ID for language-invariant strings

Tracey, Niall niall.tracey at
Thu Mar 20 12:00:46 CET 2008

-----Original Message-----
From: ietf-languages-bounces at [mailto:ietf-languages-bounces at] On Behalf Of Peter Constable
> When it comes to family names (OT name ID 1 or name ID 16
> or name ID 21), though, these are generally linguistic.
> They may have some abbreviations, as in "Arno Pro Smbd
> SmText", or some non-linguistic qualifiers, as in
> "Blackletter 686 BT" ("BT" = Bitstream is a linguistic
> abbreviation, but "686" is non-linguistic).
> And there are the rare exceptions: in a sample of over
> 12000 fonts I'm looking at, there are about 95 (< 0.8%)
> that have purely-numeric family names. Generally,
> though, the names are linguistic.

But the point I'm trying to make is that while the data may usually be of a linguistic form, the *field* that you are entering the data into is non-linguistic. The table you showed us was a list of localised font names with the language of use as a key for lookup. The value you are querying here is not for use in any language

As this value is intended for non-linguistic use, I don't see a problem with ZXX.

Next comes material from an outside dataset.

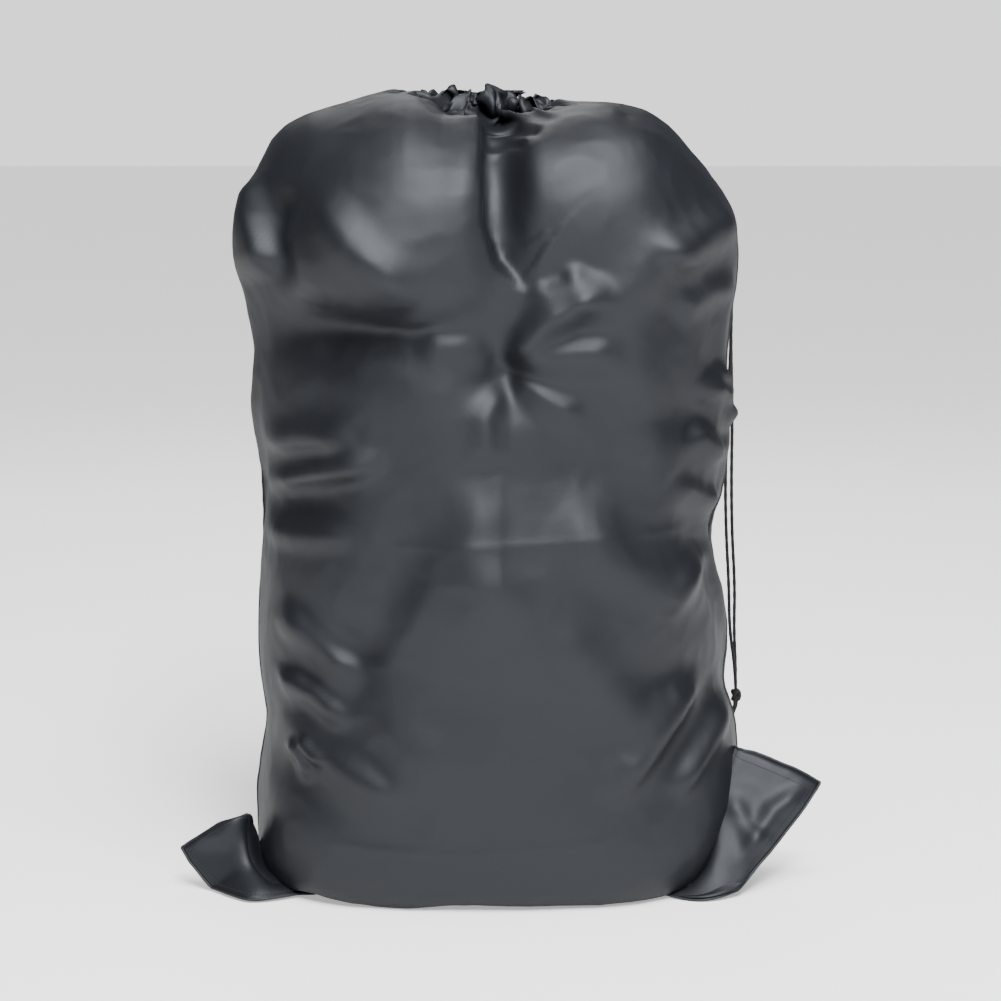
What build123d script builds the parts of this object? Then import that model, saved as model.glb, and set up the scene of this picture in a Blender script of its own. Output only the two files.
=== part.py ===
from build123d import *
import math
import os

# Drawstring laundry bag, filled and standing on its base.
# Millimetres, +Z up, front towards -Y. The origin is on the floor, under the middle of the bag.

# ---- driving dimensions ----
cloth_wall = 2.0            # cloth with its slack and small folds
load_gap = 1.0              # air between the cloth and the clothes
seam_half = 0.6             # half the thickness of the sewn seam between the two panels
ear_half = 2.0              # half the thickness of a flattened bottom corner
ear_seam_width = 8.0        # sewn edge round each ear

cord_diameter = 3.0
cord_radius = cord_diameter / 2
strand_spacing = 3.6        # between the two strands where they leave the mouth
swing_gap = 1.2             # lets the hanging length swing without touching the length above

mouth_x = -13.0
mouth_y = 8.0
top_height = 632.0          # the gathered cloth that the mouth stands on
mouth_hole_radius = 9.0
casing_outer_radius = 30.0
casing_inner_radius = 11.0
casing_height = 21.0
casing_round = 3.0
cord_channel_ring = 21.0    # radius of the drawcord's ring inside the casing
cord_channel_radius = 3.0
cord_height = 644.0
ruffle_height = 12.0
ruffle_wall = 2.0
ruffle_flare = 10.0
stitch_band = 0.8

exit_angle = 35.0           # the cord leaves the mouth to the back right
eyelet_hole_radius = 4.1
eyelet_barrel_radius = 4.7
eyelet_flange_radius = 7.8
eyelet_flange = 0.8
eyelet_cloth = 1.2          # cloth pinched between the flange and the washer
washer_thickness = 0.6
washer_clearance = 0.08

lock_distance = 11.0        # eyelet face to the lock's axis
lock_outer_radius = 8.5
lock_bore_radius = 6.6
lock_floor_gap = 0.4
lock_floor = 1.4
lock_top = 649.5
plunger_clearance = 0.05
plunger_top = 653.5
plunger_travel = 3.0
slot_width = 8.0
barrel_slot_height = 4.2
cord_slot_gap = 0.1
plunger_foot = 3.0
spring_wire = 0.5
spring_radius = 4.6
spring_turns = 3.5

# Height, half width, half depth, x centre, y centre of the filled bag.
body_sections = [
    (0, 178, 122, -8, 0),
    (12, 196, 142, -8, 0),
    (45, 207, 158, -5, 0),
    (110, 203, 164, -2, 0),
    (200, 198, 165, -6, 0),
    (290, 191, 161, -11, 0),
    (390, 200, 160, -9, 0),
    (480, 208, 158, -10, 0),
    (535, 210, 152, -12, 0),
    (575, 204, 146, -12, 1),
    (602, 192, 135, -13, 2),
    (619, 172, 118, -13, 4),
    (628, 140, 96, -13, 6),
    (632, 100, 76, -13, 8),
]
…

It is entirely impossible when defining an arbitrary data field to guarantee it will never be contain linguistic content. A JPEG image could be linguistic content (eg a scan of a magazine article), or non-linguistic (eg a still life). Similarly a plain text field could contain a hex code or a linguistic sentence.

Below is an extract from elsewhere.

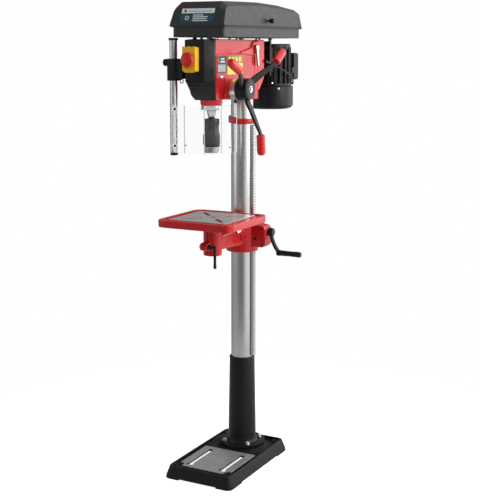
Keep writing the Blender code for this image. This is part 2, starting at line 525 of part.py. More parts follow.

We don't need to know anything about the author's language to use the string as intended. I'd argue that the data as you have described is intrinsically arbitrary -- any linguistic content is extrinsic to the system. Hence from a system's point of view, the data is non-linguistic.

OK, so ZXX is defined as "No Linguistic Content" and I'm possibly overinterpreting this to "Non-linguistic Content", but without interpreting it this way there is no point in maintaining the ZXX tag.